As a last ditch attempt, I tried:

WITH subquery AS (
  SELECT
   time_bucket('5m',time) AS time,
   id,
   AVG(value) AS average
  FROM sensor
  WHERE $__timeFilter("time") AND (id = '3c32e38150f2' OR id = '3ce104571ea2')
  GROUP BY 1, 2
  ORDER BY 1, 2)
SELECT
  time,
  (average - LAG(average) OVER (PARTITION BY id ORDER BY time)) * 55 * 4186 / (5 * 60) AS "Power"
 FROM subquery
 GROUP BY 1
 ORDER BY 1

and that gives me the same error. This is very similar to what I’ve seen elsewhere, such as https://www.timescale.com/forum/t/migrate-grafana-dashboards-from-influxdb-datasource-to-timescaledb/2395/3

You suggest using time_bucket_gapfill() - yes, this may be useful in the future, but at the moment there are no gaps in the data as previously confirmed. There are also no duplicates either, and there are the correct number of data points for the time range - I already confirmed that. At one minute intervals, there should be 251 data points between 9:00 and 13:10 inclusive (that’s 4 * 60 + 10 + 1 data points). However, I will probably need to add the gap filling at some point, thanks for the suggestion.

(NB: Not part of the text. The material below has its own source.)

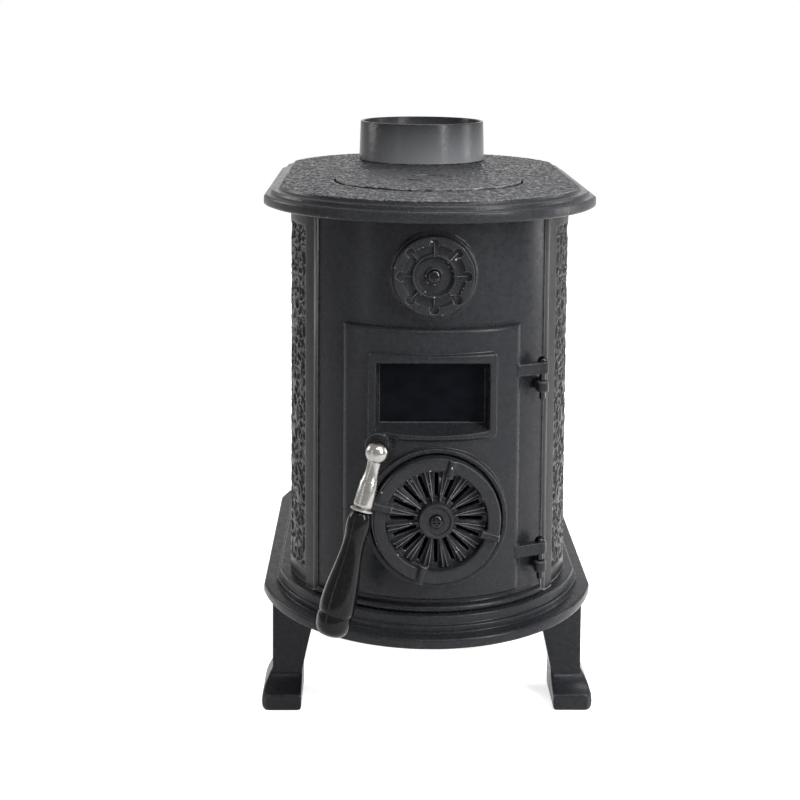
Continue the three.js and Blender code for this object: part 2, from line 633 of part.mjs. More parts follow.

As for time zones, data is inserted using UTC. It is also my understanding from having read the PostgreSQL documentation that timestamptz columns are stored as UTC with microseconds.

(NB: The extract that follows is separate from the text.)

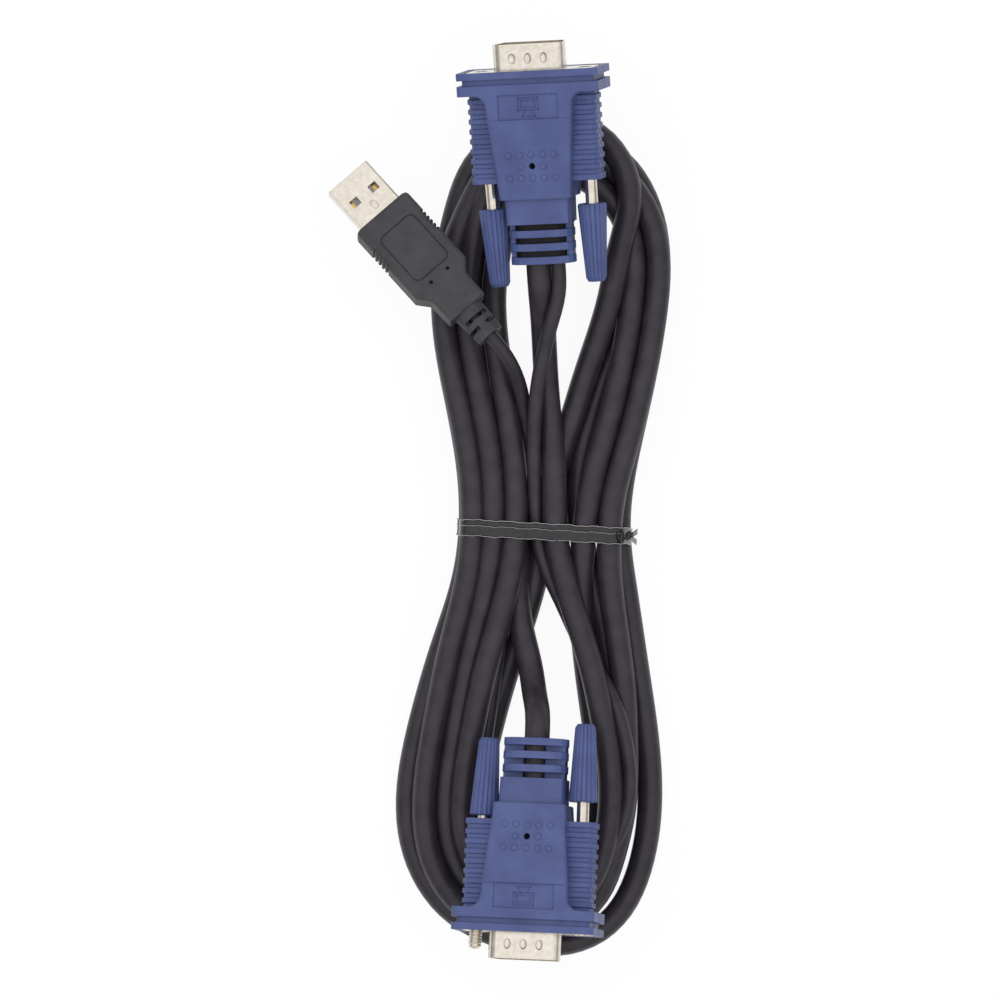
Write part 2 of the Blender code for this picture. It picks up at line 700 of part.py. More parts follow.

For continuous aggregates, I attempted to configure an materialized aggregate view, but I haven’t been able to get it to work - so it’s now been dropped, and dropping it hasn’t made any difference.

I’ve now tried:

SELECT
  time_bucket('5m',time) AS time,
  (AVG(value) - LAG(AVG(value)) OVER w) * 55 * 4186 / (5 * 60) AS "Power"
 FROM sensor
 WHERE $__timeFilter("time") AND (id = '3c32e38150f2' OR id = '3ce104571ea2')
 GROUP BY 1
 WINDOW w AS (ORDER BY time_bucket('5m',time))
 ORDER BY 1

after reading your minimal implementation - and this appears to mostly work. It looks like there’s differences between the original Influx query and this query for the first and last data points, but the rest of the data seems correct, which is a vast improvement.

Thanks!

jonatasdp · October 8, 2024, 2:10pm

That’s great Russel. Thanks for sharing!